- **Stated goal**
Find each line with the word "objects" in it, then give the total alone.

- **Recorded information**
· · · ·

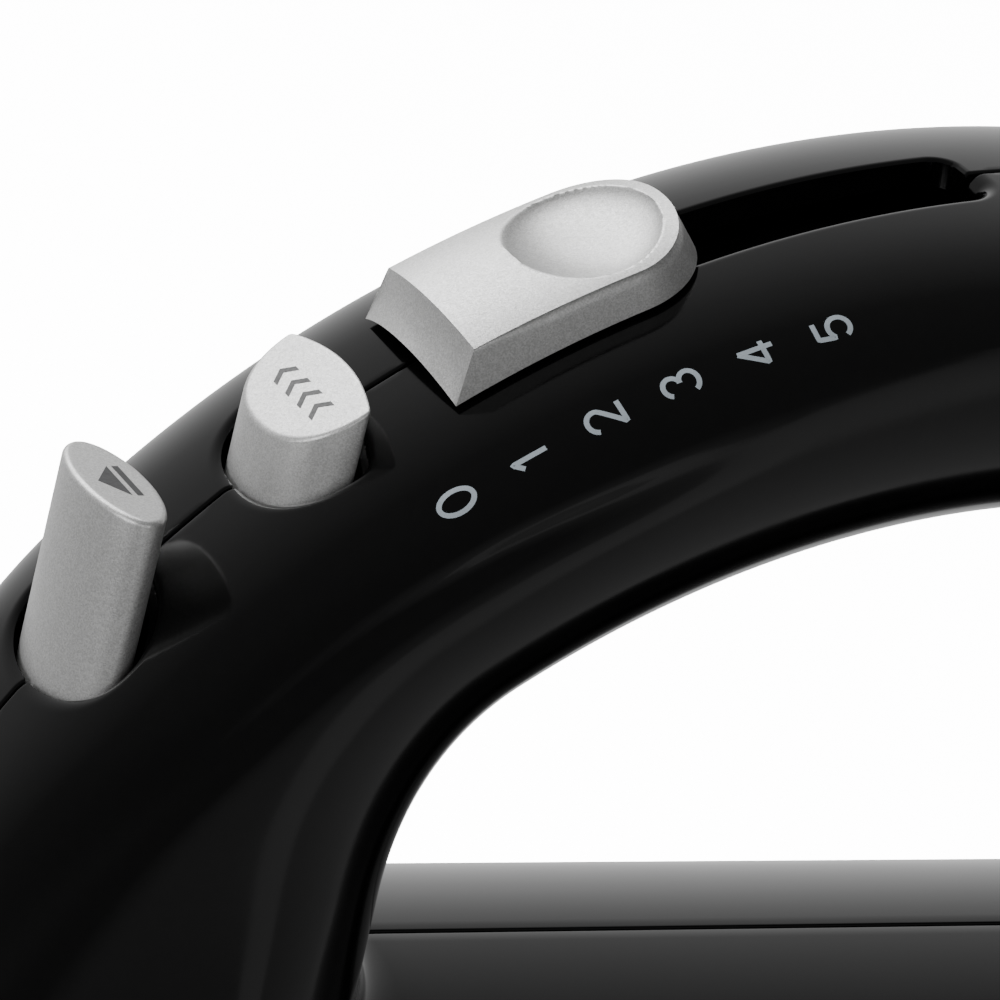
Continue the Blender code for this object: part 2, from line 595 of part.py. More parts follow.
tube_ring("rotor_core", "X", (0.0, mz), 1.5, 24.5, 14.6, 2.8, "lamination", 24)
turned("rotor_winding_front", "X", (0.0, mz), [(9.0, 1.1), (12.2, 0.6), (11.6, -4.5), (6.0, -6.5), (2.8, -6.5), (2.8, 1.1)], "copper", 18, ring=True)
turned("rotor_winding_rear", "X", (0.0, mz), [(6.0, 32.0), (11.6, 30.0), (12.2, 25.4), (9.0, 24.9), (2.8, 24.9), (2.8, 32.0)], "copper", 18, ring=True)
turned("commutator", "X", (0.0, mz), [(9.4, 47.5), (9.4, 37.0), (10.6, 37.0), (10.6, 35.0), (2.8, 35.0), (2.8, 47.5)], "copper", 20, ring=True)
for tag, s in (("left", -1), ("right", 1)):
    lo, hi = sorted((s * 9.8, s * 22.0))
    box("carbon_brush_" + tag, (39.5, lo, mz - 3.0), (45.5, hi, mz + 3.0), "carbon")
    lo, hi = sorted((s * 12.0, s * 27.0))
    h = box("brush_holder_" + tag, (37.6, lo, mz - 4.9), (47.4, hi, mz + 4.9), "bronze")
    lo, hi = sorted((s * 11.0, s * 25.4))
    boolean(h, box("brush_bore_" + tag, (39.1, lo, mz - 3.4), (45.9, hi, mz + 3.4), None))
# fan: back plate, hub and blades
fan = tube_ring("cooling_fan", "X", (0.0, mz), -13.4, -11.6, 25.0, 2.8, "white_nylon", 24)
boolean(fan, tube_ring("fan_hub", "X", (0.0, mz), -22.0, -12.0, 5.4, 2.8, None, 16), "UNION")
for k in range(9):
    bl = box("fan_blade_%d" % k, (-21.0, -0.6, 8.0), (-12.6, 0.6, 24.2), None)
    bl.matrix_world = Matrix.Translation((0, 0, mz * MM)) @ Matrix.Rotation(2 * math.pi * k / 9.0, 4, "X") \
        @ Matrix.Translation((-16.8 * MM, 0, 16.1 * MM)) @ Matrix.Rotation(math.radians(18), 4, "X")
    boolean(fan, bl, "UNION")
for tag, a in (("front", -31.5), ("rear", 54.5)):
    holes = [circle_pts(0.0, mz, 6.3, 16)] + [circle_pts(u, v, 2.0, 10) for u, v in BOLTS] \
        + [circle_pts(u, v + mz, 5.0, 10) for u, v in ((16.0, -9.5), (-16.0, 9.5), (13.0, 11.5), (-13.0, -11.5))]
    plate("motor_bracket_" + tag, [round_rect(-29.0, mz - 20.5, 29.0, mz + 20.5, 6.0, 3)] + holes, "YZ", a, a + 3.0, "zinc_steel")
    tube_ring("bearing_bush_" + tag, "X", (0.0, mz), a - 2.5, a + 5.5, 6.0, 2.8, "bronze", 18)
for n, (u, v) in enumerate(BOLTS):
    turned("motor_bolt_%d" % (n + 1), "X", (u, v), [(0.0, 61.0), (3.0, 61.0), (3.0, 57.9), (1.6, 57.9), (1.6, -33.5), (0.0, -33.5)], "zinc_steel", 10)

# ---------------------------------------------------------------- gear drive
worm = tube_ring("worm", "X", (0.0, mz), -81.5, -62.5, 3.75, 2.8, "steel", 14)
bm = bmesh.new()
turns, seg = 4.0, 12
prev = None
first = last = None
n_w = int(turns * seg)
for i in range(n_w + 1):
    phi = 2.0 * math.pi * (i / seg - turns / 2.0)         # 0 at the middle of the worm
    x = WHEEL_X + PITCH * phi / (2.0 * math.pi)
    a = phi + math.pi                                       # crest faces the left wheel at the middle
    fade = min(1.0, i / 4.0, (n_w - i) / 4.0)
    crest = 3.95 + 1.45 * fade
    ring = []
    for r, off in ((3.3, -0.95), (crest, -0.36), (crest, 0.36), (3.3, 0.95)):
        ring.append(bm.verts.new(((x + off) * MM, r * math.cos(a) * MM, (mz + r * math.sin(a)) * MM)))
    if prev:
        for j in range(4):
            bm.faces.new((prev[j], prev[(j + 1) % 4], ring[(j + 1) % 4], ring[j]))
    else:
        first = ring
    prev = ring
bm.faces.new(first[::-1])
bm.faces.new(prev)
ridge = mesh_obj("worm_ridge", bm, None)
boolean(worm, ridge, "UNION")

for tag, s in (("left", -1), ("right", 1)):
    cy = s * WHEEL_Y
    off = 0.5 if s < 0 else 0.0                             # a gap faces the crest, a tooth the root
    pts = []
    for k in range(WHEEL_TEETH):
        for da, r in ((-0.34, 11.75), (-0.14, 13.75), (0.14, 13.75), (0.34, 11.75)):
            t = 2 * math.pi * (k + off + da) / WHEEL_TEETH
            pts.append((r * math.cos(t), r * math.sin(t)))
    w = plate("worm_wheel_" + tag, [pts, circle_pts(0, 0, 5.3, 20)], "XY", -4.0, 4.0, "white_nylon")
    twist = PITCH / (2 * math.pi * WORM_R) / WHEEL_R        # radians per mm of face width
    for v in w.data.vertices:
        v.co = Matrix.Rotation(twist * v.co.z / MM, 3, "Z") @ v.co
    w.location = Vector((WHEEL_X, cy, mz)) * MM
    turned("drive_sleeve_" + tag, "Z", (WHEEL_X, cy),
           [(5.0, -71.6), (5.0, mz - 4.5), (7.6, mz - 4.5), (7.6, mz - 6.5), (5.0, mz - 6.5), (5.0, -121.0), (3.4, -121.0), (3.4, -71.6)],
           "steel", 16, ring=True)
    tube_ring("sleeve_bush_" + tag, "Z", (WHEEL_X, cy), -109.5, -102.5, 6.9, 5.3, "bronze", 16)

frame_pts = [(-91, -9.5), (-84, -20), (-75, -26.5), (-50, -28), (-50, 28), (-75, 26.5), (-84, 20), (-91, 9.5)]
gf = plate("gearbox_frame", [frame_pts] + [circle_pts(WHEEL_X, s * WHEEL_Y, 7.2, 18) for s in (-1, 1)], "XY", -108.0, -105.0, "grey_plastic")
boolean(gf, plate("gear_front_wall", [round_rect(-8.5, -107.0, 8.5, -75.0, 1.5, 2), circle_pts(0, mz, 5.6, 16)], "YZ", -90.8, -87.6, None), "UNION")
boolean(gf, plate("gear_rear_wall", [round_rect(-27.0, -107.0, 27.0, -75.0, 1.5, 2), circle_pts(0, mz, 4.2, 14)], "YZ", -54.0, -50.6, None), "UNION")
tube_ring("thrust_bush", "X", (0.0, mz), -91.6, -83.4, 5.3, 2.8, "bronze", 16)
COVER_SCREWS = [(-52.3, -20.0), (-52.3, 20.0)]
plate("gearbox_cover", [[(-91, -9), (-84, -19), (-76, -25), (-50, -27), (-50, 27), (-76, 25), (-84, 19), (-91, 9)]]
      + [circle_pts(WHEEL_X, s * WHEEL_Y, 5.4, 18) for s in (-1, 1)]
      + [circle_pts(x, y, 1.6, 10) for x, y in COVER_SCREWS], "XY", -74.7, -72.4, "grey_plastic")
for n, (x, y) in enumerate(COVER_SCREWS):
    boolean(gf, cylinder("cover_pilot_%d" % n, "Z", (x, y), -84.0, -70.0, 1.3, None, seg=10))
    turned("cover_screw_%d" % (n + 1), "Z", (x, y), [(0.0, -70.2), (2.6, -70.2), (2.6, -72.1), (1.0, -72.1), (1.0, -83.0), (0.0, -83.0)], "zinc_steel", 10)
plate("socket_plate", [stadium(WHEEL_X, 0.0, WHEEL_Y, 13.5, 10)]
      + [circle_pts(WHEEL_X, s * WHEEL_Y, 6.2, 18) for s in (-1, 1)], "XY", -127.0, -115.0, "dark_plastic")

# ---------------------------------------------------------------- beaters
for tag, s, turn in (("left", -1, 0.0), ("right", 1, 45.0)):
    cy = s * WHEEL_Y
    turned("beater_shaft_" + tag, "Z", (WHEEL_X, cy),
           [(0.0, -80.9), (2.0, -80.9), (3.0, -82.4), (3.0, -128.2), (6.6, -128.2), (6.6, -130.2), (3.0, -132.6), (3.0, -147.0),
            (6.4, -149.0), (6.4, -152.0), (2.0, -152.0), (0.0, -153.5)], "steel", 16)
    for letter, add, low in (("a", 0.0, 0.0), ("b", 90.0, 3.1)):
        pts = []
        n = 20
        for i in range(n + 1):
            u = -1.0 + 2.0 * i / n                          # -1 .. 1 along the loop
            q = abs(u)
            # quarter profile: q = 1 at the shaft, q = 0 at the bottom centre
            ang = q * math.pi * 0.5
            if q > 0.5:
                t = (q - 0.5) / 0.5
                r = 4.7 + (BEATER_R - 4.7) * math.cos(t * math.pi / 2.0) ** 0.9
                z = -198.0 + (BEATER_TOP + 198.0) * t ** 1.15
            else:
                t = q / 0.5
                r = BEATER_R * math.sin(t * math.pi / 2.0) ** 0.8
                z = -198.0 + (BEATER_LOW + low + 198.0) * math.cos(t * math.pi / 2.0) ** 0.75
            d = math.radians(turn + add)
            sg = 1.0 if u >= 0 else -1.0
            pts.append((WHEEL_X + sg * r * math.cos(d), cy + sg * r * math.sin(d), z))
        wire("beater_loop_%s_%s" % (tag, letter), pts, WIRE_R, "steel")

# ---------------------------------------------------------------- electrics
plate("circuit_board", [round_rect(-22.0, -109.0, 22.0, -69.0, 2.0, 2), circle_pts(-17.0, -73.0, 1.6, 8), circle_pts(17.0, -105.0, 1.6, 8)],
      "YZ", 70.0, 71.6, "board_green")
box("suppression_capacitor", (71.9, -13.0, -84.0), (81.0, 5.0, -72.0), "capacitor_yellow", 1.0)
box("speed_chip_heatsink", (71.9, -12.0, -104.0), (80.0, 12.0, -92.0), "zinc_steel", 0.5)

# ---------------------------------------------------------------- rear end
plate("heel_pad", [round_rect(-24.0, -112.0, 24.0, -66.0, 7.0, 4)], "YZ", REAR_X + 0.8, REAR_X + 2.8, "rubber")
turned("cord_gland", "X", (0.0, -38.0), [(5.2, 99.4), (6.0, 98.0), (7.6, 95.8), (7.6, 94.6), (6.0, 94.2), (6.0, 86.0), (3.6, 86.0), (3.6, 99.4)], "rubber", 16, ring=True)
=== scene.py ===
import json
import math

import bmesh
import bpy
import numpy as np
from mathutils import Matrix, Vector


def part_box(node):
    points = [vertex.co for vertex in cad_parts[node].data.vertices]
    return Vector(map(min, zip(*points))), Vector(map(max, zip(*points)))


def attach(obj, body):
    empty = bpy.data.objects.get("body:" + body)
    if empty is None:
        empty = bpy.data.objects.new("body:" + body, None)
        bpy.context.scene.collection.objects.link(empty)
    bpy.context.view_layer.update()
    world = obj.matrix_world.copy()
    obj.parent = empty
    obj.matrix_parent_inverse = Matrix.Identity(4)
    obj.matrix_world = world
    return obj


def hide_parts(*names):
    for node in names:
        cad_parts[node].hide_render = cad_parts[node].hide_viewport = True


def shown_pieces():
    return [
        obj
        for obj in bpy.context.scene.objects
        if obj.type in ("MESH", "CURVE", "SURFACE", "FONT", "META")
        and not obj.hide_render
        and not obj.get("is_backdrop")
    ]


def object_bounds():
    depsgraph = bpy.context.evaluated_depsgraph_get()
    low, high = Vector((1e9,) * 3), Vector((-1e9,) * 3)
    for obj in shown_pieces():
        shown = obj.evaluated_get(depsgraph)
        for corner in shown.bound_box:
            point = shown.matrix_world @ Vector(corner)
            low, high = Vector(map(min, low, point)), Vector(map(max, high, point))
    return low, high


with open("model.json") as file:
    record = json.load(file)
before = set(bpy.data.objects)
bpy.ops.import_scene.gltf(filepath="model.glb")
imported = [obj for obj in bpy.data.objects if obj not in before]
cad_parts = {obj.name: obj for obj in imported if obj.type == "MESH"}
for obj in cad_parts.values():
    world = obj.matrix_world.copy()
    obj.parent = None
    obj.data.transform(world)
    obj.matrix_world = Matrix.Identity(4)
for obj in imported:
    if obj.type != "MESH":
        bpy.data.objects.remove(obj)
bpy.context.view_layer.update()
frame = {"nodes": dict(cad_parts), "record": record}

MM = 0.001

# ------------------------------------------------------------ shape of the housing (mm)
ARC_R, ARC_CZ, ARC_TIGHTEN = 110.0, -94.5, 0.028
HOLE_R, HOLE_FRONT, HOLE_REAR = 82.8, -56.5, 61.5
GRIP_HALF, CROWN_DROP, CROWN_EXP, BELLY_DROP, BELLY_EXP = 18.64, 8.7, 2.46, 18.8, 2.3
REAR_X, REAR_EXP = 98.0, 2.35
BODY_Z, BODY_HALF, BODY_H, BODY_TOP_EXP, BODY_LOW_EXP = -89.5, 38.5, 35.5, 2.1, 2.8
NOSE_START, NOSE_LEN, NOSE_EXP = -50.0, 54.0, 2.2
HEEL_START, HEEL_LEN, HEEL_EXP = 84.0, 14.0, 5.0
FLARE, FILLET, WALL, SEAM = 7.0, 4.0, 2.4, 0.15
SLOT_FRONT, SLOT_REAR, SLOT_HALF = -33.6, -8.0, 3.6
EJECT_X, EJECT_RX, EJECT_RY, EJECT_TOP = -84.15, 3.05, 7.5, -14.5
TURBO_X0, TURBO_X1, TURBO_HALF, TURBO_BULGE, TURBO_TOP, TURBO_SLOPE = -73.4, -66.9, 7.43, 1.1, -4.7, 40.0
WHEEL_X, WHEEL_Y = -72.0, 17.5
CASE_SCREWS = [(-68.0, -56.5), (-41.0, -114.5), (84.0, -112.0), (76.0, -29.0), (40.6, -7.5)]
STATIONS = [((0, -12), (0, 15.5)), ((-15, -13), (-19.5, 13.8)), ((-30, -17.3), (-38.5, 8.5)),
            ((-44, -24.5), (-57, -0.8)), ((-53.5, -32.5), (-73, -13)), ((-57, -39), (-86, -30)),
            ((-57, -45), (-96, -50)), ((-57, -50), (-102, -72)), ((-55.5, -53.6), (-104, -95)),
            ((-52, -54), (-97, -113)), ((-47, -54), (-80, -123)), ((-39, -54), (-58, -125)),
            ((-24, -54), (-34, -125)), ((0, -54), (0, -125)), ((24, -54), (32, -125)),
            ((40, -54), (56, -125)), ((50, -54), (76, -124.5)), ((57, -54), (94, -116)),
            ((61, -51), (98, -95)), ((62, -46), (98, -70)), ((61.5, -40), (93, -42)),
            ((57, -33), (79, -18)), ((44, -24.5), (57, -1)), ((30, -17.3), (38.5, 8)), ((15, -13), (19.5, 13.8))]


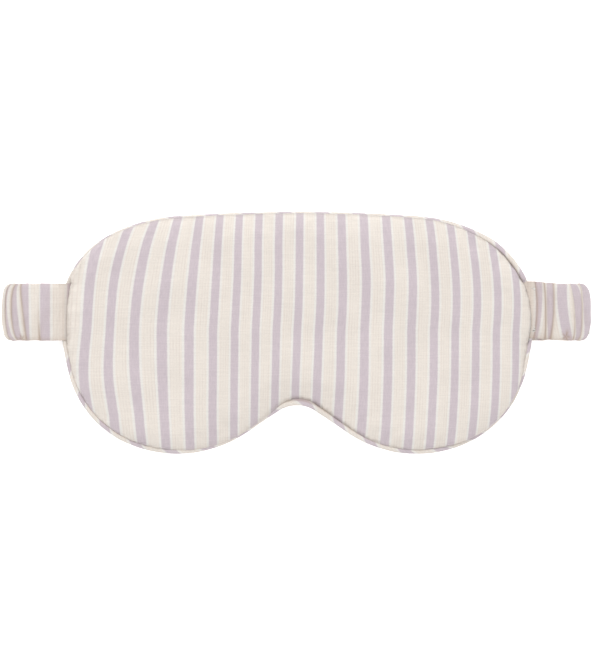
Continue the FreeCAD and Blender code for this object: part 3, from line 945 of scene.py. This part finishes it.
def strap(side):
    """The casing of one side in four pieces, each with its stretch of elastic."""
    half = strap_half(side)
    fold_start, fold_end, x = half[3]
    behind = np.arange(len(x)) > fold_end
    middle = int(np.argmax(behind & (x < (OUTER_HINGE_X + INNER_HINGE_X) / 2)))
    last = len(x) - 1
    sign = 1 if side == "right" else -1
    grid = elastic_half(half)

    def at(px, pz):
        return (sign * px * MM, STRAP_Y * MM, pz * MM)

    stretches = [
        ("side", 0, fold_start, ("start",), "mask", "side",
         at(ROOT_X - ROOT_BEND, ROOT_Z), at(ROOT_X + ROOT_BEND, ROOT_Z), ("strap_end", "side")),
        ("fold", fold_start, fold_end, (), "side", "back_outer",
         at(FOLD_X, 2 * FOLD_Z), at(FOLD_X, 0), ()),
        ("back_outer", fold_end, middle, (), "back_outer", "back_inner",
         at(OUTER_HINGE_X + SOFT_BEND, BAND_Z), at(OUTER_HINGE_X - SOFT_BEND, BAND_Z),
         ("back_outer",)),
        ("back_centre", middle, last, ("end",), "back_inner", "back_centre",
         at(INNER_HINGE_X + SOFT_BEND, BAND_Z), at(INNER_HINGE_X - SOFT_BEND, BAND_Z),
         ("back_inner", "back_centre")),
    ]
    for name, first, final, caps, outer, inner, start, end, nodes in stretches:
        casing = strap_piece("strap_" + name, side, half, first, final, caps)
        elastic = elastic_piece("elastic_" + name, side, grid, first, final)
        for piece, layer in ((casing, "casing"), (elastic, "elastic")):
            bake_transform(piece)
            if nodes:
                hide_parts(*(side + "_" + node + "_" + layer for node in nodes))


strap("left")
strap("right")

# ---- CAD nodes that stay ------------------------------------------------------------------------
for name, node in frame["nodes"].items():
    if name in ("perimeter_seam_thread", "closing_stitches", "left_bar_tack", "right_bar_tack"):
        paint(node, THREAD)


# ---- Floor, light and camera --------------------------------------------------------------------
def soft_light(name, place, size, power):
    data = bpy.data.lights.new(name, "AREA")
    data.shape = "DISK"
    data.size = size
    data.energy = power
    light = bpy.data.objects.new(name, data)
    light.location = place
    light.rotation_euler = (-Vector(place)).to_track_quat("-Z", "Y").to_euler()
    bpy.context.scene.collection.objects.link(light)


FLOOR_Z = -0.1            # just under the mask, so that the two don't touch
FLOOR_SIDES = 64
FLOOR_RINGS = ((600, 0), (1500, 0), (2200, 40), (2800, 180), (3300, 500), (3600, 1000))


def floor():
    """A pale studio floor that sweeps up far away. It rides on the middle of the strap, so it goes
    down as the strap opens."""
    ring = np.linspace(0, math.tau, FLOOR_SIDES + 1)[:-1]
    points = [(0.0, 0.0, FLOOR_Z)]
    for radius, rise in FLOOR_RINGS:
        points += [(radius * math.cos(a), radius * math.sin(a), rise + FLOOR_Z) for a in ring]
    after = [(i + 1) % FLOOR_SIDES for i in range(FLOOR_SIDES)]
    faces = [(0, 1 + i, 1 + after[i]) for i in range(FLOOR_SIDES)]
    for step in range(len(FLOOR_RINGS) - 1):
        low = 1 + FLOOR_SIDES * step
        high = low + FLOOR_SIDES
        faces += [(low + i, high + i, high + after[i], low + after[i])
                  for i in range(FLOOR_SIDES)]
    surface = mesh_piece("floor", points, faces)
    n = Nodes("pale floor", 0.9)
    n.shader.inputs["Base Color"].default_value = (0.9, 0.9, 0.9, 1)
    n.shader.inputs["Emission Color"].default_value = (1, 1, 1, 1)
    n.shader.inputs["Emission Strength"].default_value = 0.5
    paint(surface, n.material)
    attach(surface, "left_strap_back_centre")


floor()
soft_light("key", (-0.4, 0.92, 1.55), 0.7, 17)
soft_light("fill", (0.7, -0.6, 1.7), 1.4, 9.5)

world = bpy.data.worlds.new("studio")
world.use_nodes = True
world.node_tree.nodes["Background"].inputs[0].default_value = (1, 1, 1, 1)
world.node_tree.nodes["Background"].inputs[1].default_value = 0.48
bpy.context.scene.world = world
bpy.context.scene.view_settings.view_transform = "Standard"

VIEW_HEIGHT = 0.3006      # what the picture shows from top to bottom, at the height of the seam
CAMERA_RISE = 1.2
CAMERA_AT = (0.00137, 0.00125)

camera_data = bpy.data.cameras.new("camera")
camera_data.sensor_width = 36
camera_data.lens = 36 * CAMERA_RISE / VIEW_HEIGHT
camera = bpy.data.objects.new("camera", camera_data)
camera.location = (*CAMERA_AT, CAMERA_RISE + SEAM_Z * MM)
bpy.context.scene.collection.objects.link(camera)
bpy.context.scene.camera = camera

· · · ·

- **Complete answer**
11